Given instruction: Your task is to repeat, word for word, the line containing "obj.matrix_parent_inverse = Matrix.Identity(4)" and all lines that follow it to the end of the material, and no other lines.
[BEGIN Provided material]
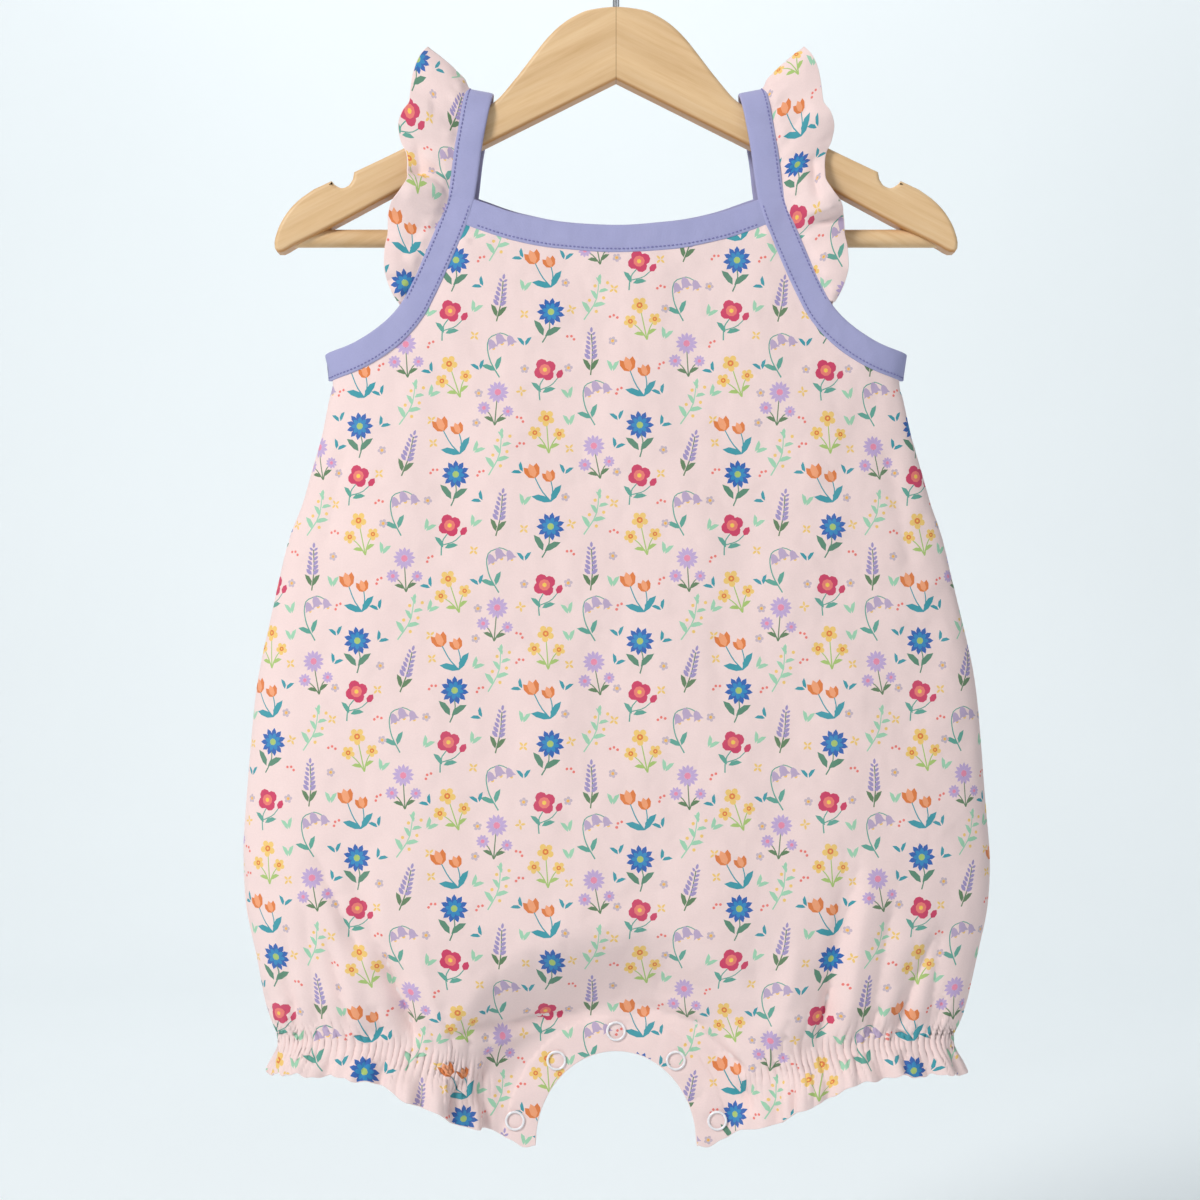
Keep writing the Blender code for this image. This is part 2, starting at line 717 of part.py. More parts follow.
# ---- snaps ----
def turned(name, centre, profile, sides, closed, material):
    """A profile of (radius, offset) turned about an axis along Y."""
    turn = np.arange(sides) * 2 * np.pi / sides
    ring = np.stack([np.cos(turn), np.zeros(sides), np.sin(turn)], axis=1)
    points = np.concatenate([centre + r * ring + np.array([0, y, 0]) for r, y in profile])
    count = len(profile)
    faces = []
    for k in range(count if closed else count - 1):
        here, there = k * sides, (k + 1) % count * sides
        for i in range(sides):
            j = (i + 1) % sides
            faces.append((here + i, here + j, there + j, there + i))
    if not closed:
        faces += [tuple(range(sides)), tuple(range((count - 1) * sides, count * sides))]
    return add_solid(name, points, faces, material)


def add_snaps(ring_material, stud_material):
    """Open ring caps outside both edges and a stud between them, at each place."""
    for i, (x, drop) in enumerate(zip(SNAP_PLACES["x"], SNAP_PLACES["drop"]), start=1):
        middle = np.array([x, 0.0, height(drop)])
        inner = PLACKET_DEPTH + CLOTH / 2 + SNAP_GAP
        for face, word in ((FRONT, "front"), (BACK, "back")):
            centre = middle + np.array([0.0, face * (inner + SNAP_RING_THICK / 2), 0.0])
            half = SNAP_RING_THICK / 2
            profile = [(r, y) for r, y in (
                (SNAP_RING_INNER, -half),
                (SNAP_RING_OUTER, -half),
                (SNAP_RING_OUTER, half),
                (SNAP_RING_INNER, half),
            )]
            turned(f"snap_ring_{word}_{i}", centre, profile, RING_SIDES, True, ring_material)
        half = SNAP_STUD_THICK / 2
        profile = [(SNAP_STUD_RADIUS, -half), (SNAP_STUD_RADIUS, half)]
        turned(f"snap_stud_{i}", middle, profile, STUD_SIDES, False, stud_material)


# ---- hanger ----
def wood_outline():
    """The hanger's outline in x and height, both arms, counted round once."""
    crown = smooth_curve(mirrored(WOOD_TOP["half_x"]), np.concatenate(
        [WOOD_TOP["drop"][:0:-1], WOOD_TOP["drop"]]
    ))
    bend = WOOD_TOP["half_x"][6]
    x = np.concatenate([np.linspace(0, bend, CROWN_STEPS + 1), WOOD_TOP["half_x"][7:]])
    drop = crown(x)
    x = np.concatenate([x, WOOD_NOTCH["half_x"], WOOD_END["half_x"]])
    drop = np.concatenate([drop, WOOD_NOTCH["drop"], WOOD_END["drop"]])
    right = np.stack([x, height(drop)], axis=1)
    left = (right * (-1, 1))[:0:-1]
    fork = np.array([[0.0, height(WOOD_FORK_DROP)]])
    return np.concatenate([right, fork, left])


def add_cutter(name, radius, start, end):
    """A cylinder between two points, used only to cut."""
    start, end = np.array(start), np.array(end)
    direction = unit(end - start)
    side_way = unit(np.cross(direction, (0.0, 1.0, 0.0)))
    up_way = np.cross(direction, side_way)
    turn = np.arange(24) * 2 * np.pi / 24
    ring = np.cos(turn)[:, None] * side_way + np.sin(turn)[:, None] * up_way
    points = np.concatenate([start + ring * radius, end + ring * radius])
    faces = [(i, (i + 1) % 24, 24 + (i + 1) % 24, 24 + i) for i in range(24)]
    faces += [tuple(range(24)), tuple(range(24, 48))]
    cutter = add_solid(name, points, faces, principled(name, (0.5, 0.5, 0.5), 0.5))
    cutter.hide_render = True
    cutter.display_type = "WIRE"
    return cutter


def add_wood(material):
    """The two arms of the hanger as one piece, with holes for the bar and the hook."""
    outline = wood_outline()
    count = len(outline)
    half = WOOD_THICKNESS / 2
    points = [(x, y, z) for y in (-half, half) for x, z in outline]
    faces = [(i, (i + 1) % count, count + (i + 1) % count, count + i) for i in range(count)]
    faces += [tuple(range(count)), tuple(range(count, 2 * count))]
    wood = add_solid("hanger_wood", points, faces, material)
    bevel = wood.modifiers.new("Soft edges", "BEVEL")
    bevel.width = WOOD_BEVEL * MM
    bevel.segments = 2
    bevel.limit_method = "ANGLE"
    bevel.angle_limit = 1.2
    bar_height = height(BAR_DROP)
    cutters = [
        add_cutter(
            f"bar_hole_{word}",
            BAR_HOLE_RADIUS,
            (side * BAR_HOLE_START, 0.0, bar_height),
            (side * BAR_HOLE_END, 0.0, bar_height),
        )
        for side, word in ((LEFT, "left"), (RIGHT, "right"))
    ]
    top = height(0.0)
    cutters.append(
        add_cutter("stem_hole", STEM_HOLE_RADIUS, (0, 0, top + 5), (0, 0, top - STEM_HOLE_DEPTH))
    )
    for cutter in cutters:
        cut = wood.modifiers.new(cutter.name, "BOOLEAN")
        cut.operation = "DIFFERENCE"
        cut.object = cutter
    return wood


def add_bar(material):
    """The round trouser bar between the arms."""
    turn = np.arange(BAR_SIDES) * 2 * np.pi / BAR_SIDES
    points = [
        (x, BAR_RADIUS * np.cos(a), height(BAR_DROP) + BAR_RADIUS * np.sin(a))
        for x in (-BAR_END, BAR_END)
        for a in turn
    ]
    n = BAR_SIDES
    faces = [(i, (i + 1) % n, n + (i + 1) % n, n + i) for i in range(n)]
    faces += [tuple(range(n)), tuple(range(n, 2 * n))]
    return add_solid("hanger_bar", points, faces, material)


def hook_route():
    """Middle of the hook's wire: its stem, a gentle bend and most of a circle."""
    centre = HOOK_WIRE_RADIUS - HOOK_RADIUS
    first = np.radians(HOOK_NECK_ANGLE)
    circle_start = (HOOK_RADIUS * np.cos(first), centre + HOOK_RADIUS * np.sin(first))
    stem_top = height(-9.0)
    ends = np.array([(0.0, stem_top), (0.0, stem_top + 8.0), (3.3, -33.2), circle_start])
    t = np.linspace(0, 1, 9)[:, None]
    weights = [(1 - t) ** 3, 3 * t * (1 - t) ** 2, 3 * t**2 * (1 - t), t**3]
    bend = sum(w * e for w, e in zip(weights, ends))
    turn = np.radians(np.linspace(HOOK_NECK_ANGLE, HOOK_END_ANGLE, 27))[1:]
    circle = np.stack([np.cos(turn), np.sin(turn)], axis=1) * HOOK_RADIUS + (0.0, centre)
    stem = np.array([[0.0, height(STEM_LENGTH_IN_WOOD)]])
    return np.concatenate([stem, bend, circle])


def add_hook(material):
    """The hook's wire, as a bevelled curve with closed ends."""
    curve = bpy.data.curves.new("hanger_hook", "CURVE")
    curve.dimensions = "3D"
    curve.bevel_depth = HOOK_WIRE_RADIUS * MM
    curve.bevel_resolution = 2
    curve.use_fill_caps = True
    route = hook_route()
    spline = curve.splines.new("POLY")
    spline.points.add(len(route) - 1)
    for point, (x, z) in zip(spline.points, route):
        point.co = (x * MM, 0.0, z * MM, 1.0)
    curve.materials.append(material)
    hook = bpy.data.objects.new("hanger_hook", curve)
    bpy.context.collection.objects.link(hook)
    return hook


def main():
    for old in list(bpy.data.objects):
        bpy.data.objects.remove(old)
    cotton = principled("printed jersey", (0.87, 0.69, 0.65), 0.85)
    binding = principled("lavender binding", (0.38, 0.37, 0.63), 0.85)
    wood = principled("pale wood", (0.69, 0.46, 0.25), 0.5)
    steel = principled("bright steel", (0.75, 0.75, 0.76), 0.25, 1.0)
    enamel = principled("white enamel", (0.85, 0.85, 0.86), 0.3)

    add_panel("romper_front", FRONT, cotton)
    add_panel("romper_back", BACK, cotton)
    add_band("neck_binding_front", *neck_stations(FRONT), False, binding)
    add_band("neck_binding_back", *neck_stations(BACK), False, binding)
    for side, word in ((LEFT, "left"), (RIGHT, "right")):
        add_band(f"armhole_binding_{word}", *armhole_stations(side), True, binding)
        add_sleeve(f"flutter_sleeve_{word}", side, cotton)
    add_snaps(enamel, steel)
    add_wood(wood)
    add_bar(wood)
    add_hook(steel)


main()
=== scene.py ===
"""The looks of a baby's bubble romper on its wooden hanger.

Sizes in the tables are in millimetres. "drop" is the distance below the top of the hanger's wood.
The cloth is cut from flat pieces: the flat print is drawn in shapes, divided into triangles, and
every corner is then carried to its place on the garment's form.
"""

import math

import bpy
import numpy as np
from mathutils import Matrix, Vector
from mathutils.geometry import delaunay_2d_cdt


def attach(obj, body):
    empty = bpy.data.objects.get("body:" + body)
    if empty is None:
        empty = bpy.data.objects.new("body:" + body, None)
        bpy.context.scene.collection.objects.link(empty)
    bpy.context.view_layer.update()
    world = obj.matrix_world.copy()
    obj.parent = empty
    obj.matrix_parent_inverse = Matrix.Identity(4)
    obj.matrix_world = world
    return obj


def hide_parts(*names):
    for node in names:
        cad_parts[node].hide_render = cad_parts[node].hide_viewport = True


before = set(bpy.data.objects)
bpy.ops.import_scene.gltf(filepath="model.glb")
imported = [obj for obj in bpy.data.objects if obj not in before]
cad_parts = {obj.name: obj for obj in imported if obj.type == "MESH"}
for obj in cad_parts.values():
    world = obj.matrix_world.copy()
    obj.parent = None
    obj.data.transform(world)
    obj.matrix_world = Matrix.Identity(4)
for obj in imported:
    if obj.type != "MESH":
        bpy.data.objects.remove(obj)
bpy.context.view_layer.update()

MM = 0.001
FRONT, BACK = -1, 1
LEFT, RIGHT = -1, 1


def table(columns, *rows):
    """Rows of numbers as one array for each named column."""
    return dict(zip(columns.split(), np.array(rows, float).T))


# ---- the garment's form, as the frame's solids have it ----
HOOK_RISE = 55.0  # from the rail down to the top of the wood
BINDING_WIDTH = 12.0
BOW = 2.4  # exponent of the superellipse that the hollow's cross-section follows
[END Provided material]
Completed exercise:
    obj.matrix_parent_inverse = Matrix.Identity(4)
    obj.matrix_world = world
    return obj


def hide_parts(*names):
    for node in names:
        cad_parts[node].hide_render = cad_parts[node].hide_viewport = True


before = set(bpy.data.objects)
bpy.ops.import_scene.gltf(filepath="model.glb")
imported = [obj for obj in bpy.data.objects if obj not in before]
cad_parts = {obj.name: obj for obj in imported if obj.type == "MESH"}
for obj in cad_parts.values():
    world = obj.matrix_world.copy()
    obj.parent = None
    obj.data.transform(world)
    obj.matrix_world = Matrix.Identity(4)
for obj in imported:
    if obj.type != "MESH":
        bpy.data.objects.remove(obj)
bpy.context.view_layer.update()

MM = 0.001
FRONT, BACK = -1, 1
LEFT, RIGHT = -1, 1


def table(columns, *rows):
    """Rows of numbers as one array for each named column."""
    return dict(zip(columns.split(), np.array(rows, float).T))


# ---- the garment's form, as the frame's solids have it ----
HOOK_RISE = 55.0  # from the rail down to the top of the wood
BINDING_WIDTH = 12.0
BOW = 2.4  # exponent of the superellipse that the hollow's cross-section follows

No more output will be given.